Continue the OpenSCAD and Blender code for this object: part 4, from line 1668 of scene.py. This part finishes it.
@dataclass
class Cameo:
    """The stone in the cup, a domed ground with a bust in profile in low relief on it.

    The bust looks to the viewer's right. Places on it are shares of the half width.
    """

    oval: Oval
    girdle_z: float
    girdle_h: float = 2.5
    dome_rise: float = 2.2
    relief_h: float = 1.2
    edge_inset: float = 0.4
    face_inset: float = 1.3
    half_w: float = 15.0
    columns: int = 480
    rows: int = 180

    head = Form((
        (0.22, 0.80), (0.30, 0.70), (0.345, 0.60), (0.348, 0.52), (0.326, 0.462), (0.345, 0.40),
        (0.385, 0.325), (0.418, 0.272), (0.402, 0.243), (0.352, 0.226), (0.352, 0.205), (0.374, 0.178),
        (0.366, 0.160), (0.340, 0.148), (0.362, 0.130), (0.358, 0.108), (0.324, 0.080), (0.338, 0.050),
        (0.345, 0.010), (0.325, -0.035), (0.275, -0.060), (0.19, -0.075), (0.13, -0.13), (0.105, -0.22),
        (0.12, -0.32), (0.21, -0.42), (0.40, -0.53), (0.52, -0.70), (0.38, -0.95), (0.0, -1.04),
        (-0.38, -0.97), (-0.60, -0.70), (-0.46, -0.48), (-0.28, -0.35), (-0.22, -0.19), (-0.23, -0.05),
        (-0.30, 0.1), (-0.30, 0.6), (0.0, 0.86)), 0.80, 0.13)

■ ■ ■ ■

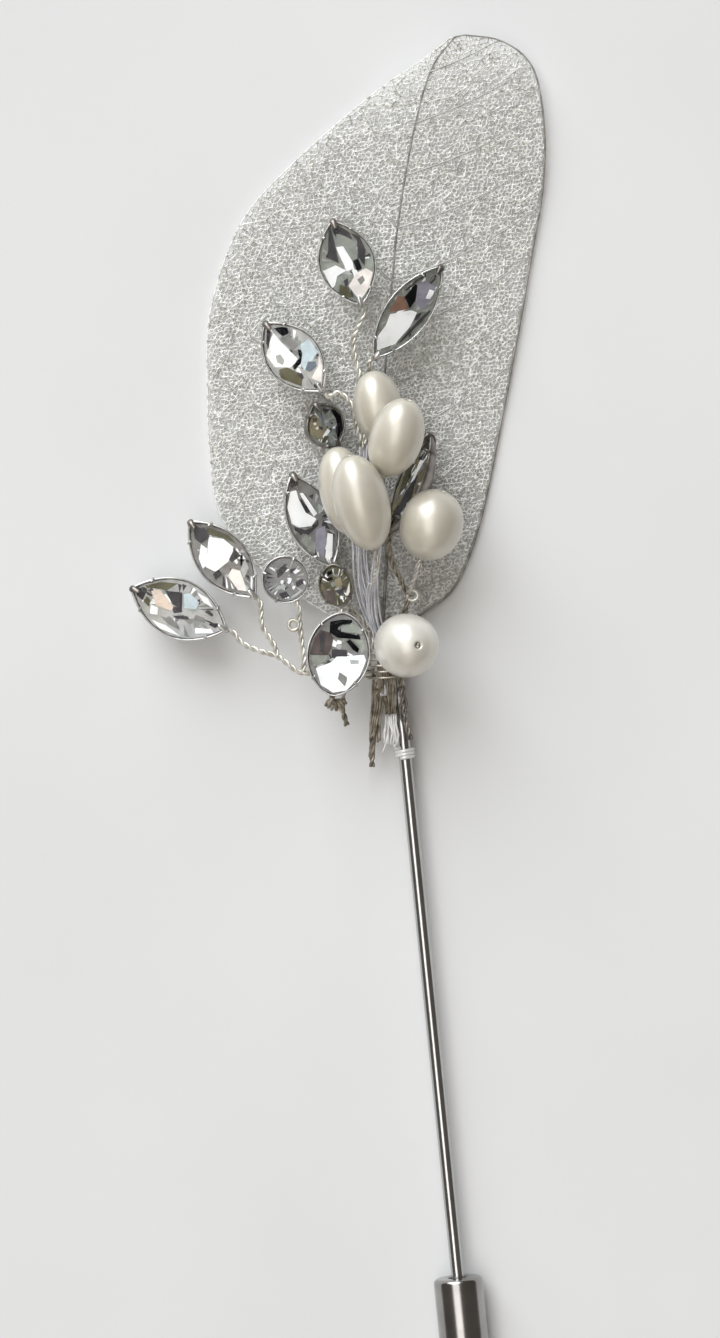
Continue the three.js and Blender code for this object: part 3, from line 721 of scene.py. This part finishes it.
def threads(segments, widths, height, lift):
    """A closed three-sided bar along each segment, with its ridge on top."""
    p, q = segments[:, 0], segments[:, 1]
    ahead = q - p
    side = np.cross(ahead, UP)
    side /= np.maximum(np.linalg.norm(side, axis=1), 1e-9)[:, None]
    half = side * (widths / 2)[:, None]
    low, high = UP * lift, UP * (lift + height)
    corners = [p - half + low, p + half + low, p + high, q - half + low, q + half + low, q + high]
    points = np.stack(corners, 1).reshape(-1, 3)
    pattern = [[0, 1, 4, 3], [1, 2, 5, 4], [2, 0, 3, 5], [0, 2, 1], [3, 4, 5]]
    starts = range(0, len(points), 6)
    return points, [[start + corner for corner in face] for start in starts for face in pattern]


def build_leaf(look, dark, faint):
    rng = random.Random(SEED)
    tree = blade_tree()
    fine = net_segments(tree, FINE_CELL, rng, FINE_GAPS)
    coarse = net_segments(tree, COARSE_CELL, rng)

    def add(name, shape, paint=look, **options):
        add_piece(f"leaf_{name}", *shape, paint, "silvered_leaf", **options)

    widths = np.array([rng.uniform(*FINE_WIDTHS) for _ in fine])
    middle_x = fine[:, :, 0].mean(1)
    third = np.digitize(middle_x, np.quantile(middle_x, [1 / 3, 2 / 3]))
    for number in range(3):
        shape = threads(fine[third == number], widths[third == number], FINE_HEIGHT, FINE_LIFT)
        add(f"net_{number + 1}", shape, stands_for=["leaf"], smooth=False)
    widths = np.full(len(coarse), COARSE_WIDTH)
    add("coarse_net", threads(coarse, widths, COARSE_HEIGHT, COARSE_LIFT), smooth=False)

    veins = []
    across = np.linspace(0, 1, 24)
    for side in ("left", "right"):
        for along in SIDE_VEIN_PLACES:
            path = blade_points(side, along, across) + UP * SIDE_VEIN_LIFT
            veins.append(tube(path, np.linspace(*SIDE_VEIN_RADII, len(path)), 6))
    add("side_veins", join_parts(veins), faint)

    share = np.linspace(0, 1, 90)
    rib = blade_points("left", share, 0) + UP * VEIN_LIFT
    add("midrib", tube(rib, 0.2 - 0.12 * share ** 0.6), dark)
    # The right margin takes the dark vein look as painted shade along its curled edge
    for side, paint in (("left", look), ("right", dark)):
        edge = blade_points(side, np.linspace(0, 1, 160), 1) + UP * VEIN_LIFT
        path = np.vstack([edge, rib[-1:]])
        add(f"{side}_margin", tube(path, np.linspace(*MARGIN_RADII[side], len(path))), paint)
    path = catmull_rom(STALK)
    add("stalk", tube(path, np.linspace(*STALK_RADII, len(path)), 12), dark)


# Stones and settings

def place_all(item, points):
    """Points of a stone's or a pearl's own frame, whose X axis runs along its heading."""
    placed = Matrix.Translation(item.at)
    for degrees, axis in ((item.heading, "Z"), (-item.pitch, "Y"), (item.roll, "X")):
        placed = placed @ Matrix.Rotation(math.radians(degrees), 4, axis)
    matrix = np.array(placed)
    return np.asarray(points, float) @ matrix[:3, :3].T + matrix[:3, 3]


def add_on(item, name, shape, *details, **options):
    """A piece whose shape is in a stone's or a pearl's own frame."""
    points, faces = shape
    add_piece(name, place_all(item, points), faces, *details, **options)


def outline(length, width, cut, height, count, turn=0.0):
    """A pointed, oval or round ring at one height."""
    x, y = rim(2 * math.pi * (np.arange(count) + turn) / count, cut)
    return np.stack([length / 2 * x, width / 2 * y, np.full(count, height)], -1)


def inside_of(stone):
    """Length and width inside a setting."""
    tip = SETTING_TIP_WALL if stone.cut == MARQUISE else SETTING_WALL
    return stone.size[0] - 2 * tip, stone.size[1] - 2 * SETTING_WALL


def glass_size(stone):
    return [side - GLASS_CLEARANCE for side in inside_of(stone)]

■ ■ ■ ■

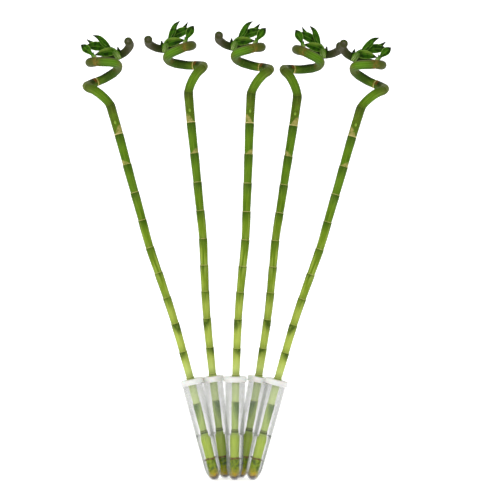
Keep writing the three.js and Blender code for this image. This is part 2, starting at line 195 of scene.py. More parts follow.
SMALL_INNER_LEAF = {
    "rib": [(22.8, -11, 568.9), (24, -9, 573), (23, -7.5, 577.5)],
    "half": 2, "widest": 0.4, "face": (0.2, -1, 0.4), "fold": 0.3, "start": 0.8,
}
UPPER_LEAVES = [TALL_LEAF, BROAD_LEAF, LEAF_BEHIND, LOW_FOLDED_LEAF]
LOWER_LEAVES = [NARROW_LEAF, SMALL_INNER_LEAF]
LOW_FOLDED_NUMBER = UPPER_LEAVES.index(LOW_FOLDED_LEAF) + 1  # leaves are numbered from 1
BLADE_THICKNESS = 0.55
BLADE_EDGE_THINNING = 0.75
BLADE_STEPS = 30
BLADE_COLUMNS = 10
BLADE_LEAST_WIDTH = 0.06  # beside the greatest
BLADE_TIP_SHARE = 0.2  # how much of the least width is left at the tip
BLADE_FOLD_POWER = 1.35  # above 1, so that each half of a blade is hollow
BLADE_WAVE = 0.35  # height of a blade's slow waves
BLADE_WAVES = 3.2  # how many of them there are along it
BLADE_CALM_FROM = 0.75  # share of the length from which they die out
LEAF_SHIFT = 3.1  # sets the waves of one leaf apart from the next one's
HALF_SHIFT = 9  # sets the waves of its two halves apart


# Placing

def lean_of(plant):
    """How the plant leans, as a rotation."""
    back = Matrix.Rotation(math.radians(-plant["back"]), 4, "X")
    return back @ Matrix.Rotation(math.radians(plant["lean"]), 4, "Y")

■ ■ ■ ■

TASK DIRECTIONS
Take the line that contains "Keep writing the", the line that contains "return back @", and all lines between, and give them again exactly; include no other line.

TASK ANSWER
Keep writing the three.js and Blender code for this image. This is part 2, starting at line 195 of scene.py. More parts follow.
SMALL_INNER_LEAF = {
    "rib": [(22.8, -11, 568.9), (24, -9, 573), (23, -7.5, 577.5)],
    "half": 2, "widest": 0.4, "face": (0.2, -1, 0.4), "fold": 0.3, "start": 0.8,
}
UPPER_LEAVES = [TALL_LEAF, BROAD_LEAF, LEAF_BEHIND, LOW_FOLDED_LEAF]
LOWER_LEAVES = [NARROW_LEAF, SMALL_INNER_LEAF]
LOW_FOLDED_NUMBER = UPPER_LEAVES.index(LOW_FOLDED_LEAF) + 1  # leaves are numbered from 1
BLADE_THICKNESS = 0.55
BLADE_EDGE_THINNING = 0.75
BLADE_STEPS = 30
BLADE_COLUMNS = 10
BLADE_LEAST_WIDTH = 0.06  # beside the greatest
BLADE_TIP_SHARE = 0.2  # how much of the least width is left at the tip
BLADE_FOLD_POWER = 1.35  # above 1, so that each half of a blade is hollow
BLADE_WAVE = 0.35  # height of a blade's slow waves
BLADE_WAVES = 3.2  # how many of them there are along it
BLADE_CALM_FROM = 0.75  # share of the length from which they die out
LEAF_SHIFT = 3.1  # sets the waves of one leaf apart from the next one's
HALF_SHIFT = 9  # sets the waves of its two halves apart


# Placing

def lean_of(plant):
    """How the plant leans, as a rotation."""
    back = Matrix.Rotation(math.radians(-plant["back"]), 4, "X")
    return back @ Matrix.Rotation(math.radians(plant["lean"]), 4, "Y")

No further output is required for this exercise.